*Task objective*: Lift out, unaltered, the lines of the material below between the line holding "What build123d script" and the line holding "rear_bolt_z = 380", counting both.

======== Record set ========

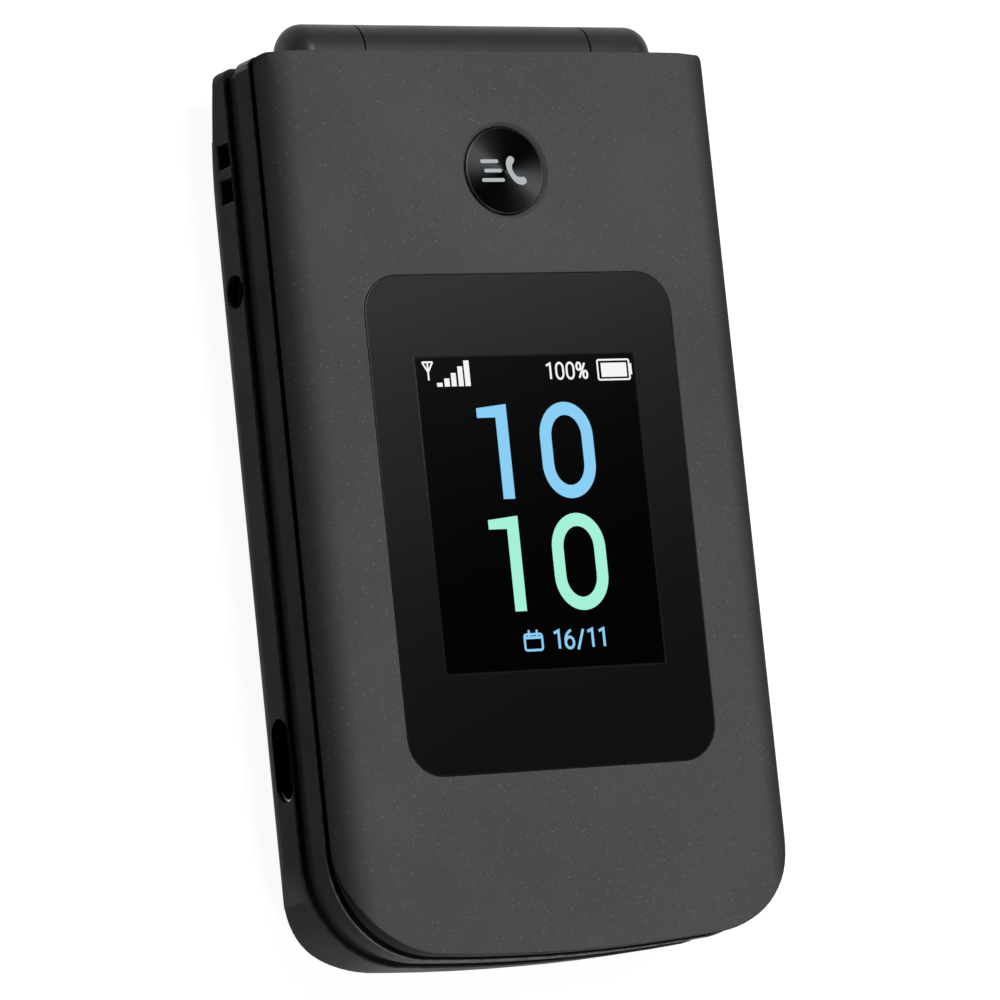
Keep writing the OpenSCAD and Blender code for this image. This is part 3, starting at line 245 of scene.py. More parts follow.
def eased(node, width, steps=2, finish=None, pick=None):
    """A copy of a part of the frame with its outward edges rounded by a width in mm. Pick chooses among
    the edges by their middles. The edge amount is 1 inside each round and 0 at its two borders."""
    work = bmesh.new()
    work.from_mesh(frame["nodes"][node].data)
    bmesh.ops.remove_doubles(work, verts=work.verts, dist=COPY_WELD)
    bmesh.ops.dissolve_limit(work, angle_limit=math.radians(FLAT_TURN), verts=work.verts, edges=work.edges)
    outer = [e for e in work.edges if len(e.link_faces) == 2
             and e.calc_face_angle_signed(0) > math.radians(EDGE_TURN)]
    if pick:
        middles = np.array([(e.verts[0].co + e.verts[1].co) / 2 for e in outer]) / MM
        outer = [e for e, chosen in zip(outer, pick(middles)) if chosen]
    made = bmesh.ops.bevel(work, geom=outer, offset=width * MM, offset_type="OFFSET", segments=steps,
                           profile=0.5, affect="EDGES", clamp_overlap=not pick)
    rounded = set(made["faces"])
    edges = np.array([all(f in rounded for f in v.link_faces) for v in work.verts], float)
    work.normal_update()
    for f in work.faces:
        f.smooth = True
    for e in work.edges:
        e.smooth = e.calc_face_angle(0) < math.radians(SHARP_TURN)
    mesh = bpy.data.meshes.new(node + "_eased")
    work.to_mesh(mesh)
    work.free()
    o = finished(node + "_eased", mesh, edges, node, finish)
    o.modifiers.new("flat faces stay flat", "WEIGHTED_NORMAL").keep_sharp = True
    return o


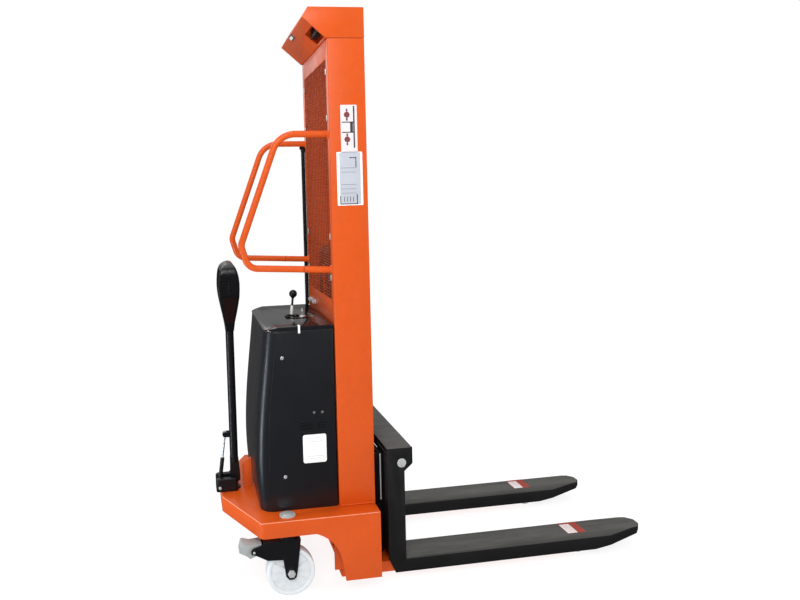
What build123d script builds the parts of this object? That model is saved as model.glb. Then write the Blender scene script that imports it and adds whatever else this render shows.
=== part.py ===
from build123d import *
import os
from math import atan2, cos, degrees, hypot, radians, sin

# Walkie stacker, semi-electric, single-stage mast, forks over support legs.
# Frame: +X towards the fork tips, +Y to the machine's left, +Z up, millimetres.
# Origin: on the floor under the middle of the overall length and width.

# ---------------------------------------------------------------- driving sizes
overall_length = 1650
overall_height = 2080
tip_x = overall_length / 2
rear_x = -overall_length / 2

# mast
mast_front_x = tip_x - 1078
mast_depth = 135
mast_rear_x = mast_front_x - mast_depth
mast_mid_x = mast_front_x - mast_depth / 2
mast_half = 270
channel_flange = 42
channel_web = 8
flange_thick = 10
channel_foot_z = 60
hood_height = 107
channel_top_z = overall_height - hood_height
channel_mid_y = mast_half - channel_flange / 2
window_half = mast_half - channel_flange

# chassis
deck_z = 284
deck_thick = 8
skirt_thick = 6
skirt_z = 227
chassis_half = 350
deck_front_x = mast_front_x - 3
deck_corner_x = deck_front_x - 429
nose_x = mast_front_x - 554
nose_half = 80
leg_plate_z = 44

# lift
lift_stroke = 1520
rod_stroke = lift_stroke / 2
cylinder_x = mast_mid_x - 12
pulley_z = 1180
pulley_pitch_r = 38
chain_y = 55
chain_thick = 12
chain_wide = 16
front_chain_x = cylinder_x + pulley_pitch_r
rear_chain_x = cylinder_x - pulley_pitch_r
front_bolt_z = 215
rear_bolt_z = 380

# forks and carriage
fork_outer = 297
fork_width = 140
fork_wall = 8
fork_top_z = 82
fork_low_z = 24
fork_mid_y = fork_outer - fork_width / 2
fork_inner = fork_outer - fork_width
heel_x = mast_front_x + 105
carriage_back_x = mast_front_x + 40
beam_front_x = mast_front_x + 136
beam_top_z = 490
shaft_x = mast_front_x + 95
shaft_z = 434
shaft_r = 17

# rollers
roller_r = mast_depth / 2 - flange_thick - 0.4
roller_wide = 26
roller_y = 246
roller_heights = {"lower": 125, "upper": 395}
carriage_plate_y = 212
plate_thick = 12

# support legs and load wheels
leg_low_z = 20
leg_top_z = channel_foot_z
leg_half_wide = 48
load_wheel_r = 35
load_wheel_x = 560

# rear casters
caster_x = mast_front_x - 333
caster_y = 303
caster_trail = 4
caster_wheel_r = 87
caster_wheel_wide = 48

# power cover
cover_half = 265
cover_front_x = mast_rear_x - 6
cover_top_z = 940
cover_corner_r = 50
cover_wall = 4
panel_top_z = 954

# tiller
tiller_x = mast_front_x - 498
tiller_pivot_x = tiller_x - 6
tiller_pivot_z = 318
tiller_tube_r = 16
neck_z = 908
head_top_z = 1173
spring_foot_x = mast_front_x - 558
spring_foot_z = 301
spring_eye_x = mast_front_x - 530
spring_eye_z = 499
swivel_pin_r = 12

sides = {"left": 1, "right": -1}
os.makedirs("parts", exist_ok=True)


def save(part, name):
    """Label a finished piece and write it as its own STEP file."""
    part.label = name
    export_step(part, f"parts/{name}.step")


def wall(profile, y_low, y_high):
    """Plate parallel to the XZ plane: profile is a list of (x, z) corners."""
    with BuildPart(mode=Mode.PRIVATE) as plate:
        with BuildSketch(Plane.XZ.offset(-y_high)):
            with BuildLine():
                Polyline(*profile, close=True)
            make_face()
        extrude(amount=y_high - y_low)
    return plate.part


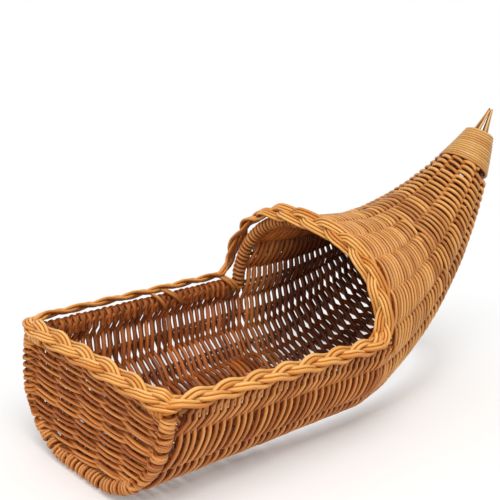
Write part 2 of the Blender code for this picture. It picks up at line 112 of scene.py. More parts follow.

========

*The response*:
What build123d script builds the parts of this object? That model is saved as model.glb. Then write the Blender scene script that imports it and adds whatever else this render shows.
=== part.py ===
from build123d import *
import os
from math import atan2, cos, degrees, hypot, radians, sin

# Walkie stacker, semi-electric, single-stage mast, forks over support legs.
# Frame: +X towards the fork tips, +Y to the machine's left, +Z up, millimetres.
# Origin: on the floor under the middle of the overall length and width.

# ---------------------------------------------------------------- driving sizes
overall_length = 1650
overall_height = 2080
tip_x = overall_length / 2
rear_x = -overall_length / 2

# mast
mast_front_x = tip_x - 1078
mast_depth = 135
mast_rear_x = mast_front_x - mast_depth
mast_mid_x = mast_front_x - mast_depth / 2
mast_half = 270
channel_flange = 42
channel_web = 8
flange_thick = 10
channel_foot_z = 60
hood_height = 107
channel_top_z = overall_height - hood_height
channel_mid_y = mast_half - channel_flange / 2
window_half = mast_half - channel_flange

# chassis
deck_z = 284
deck_thick = 8
skirt_thick = 6
skirt_z = 227
chassis_half = 350
deck_front_x = mast_front_x - 3
deck_corner_x = deck_front_x - 429
nose_x = mast_front_x - 554
nose_half = 80
leg_plate_z = 44

# lift
lift_stroke = 1520
rod_stroke = lift_stroke / 2
cylinder_x = mast_mid_x - 12
pulley_z = 1180
pulley_pitch_r = 38
chain_y = 55
chain_thick = 12
chain_wide = 16
front_chain_x = cylinder_x + pulley_pitch_r
rear_chain_x = cylinder_x - pulley_pitch_r
front_bolt_z = 215
rear_bolt_z = 380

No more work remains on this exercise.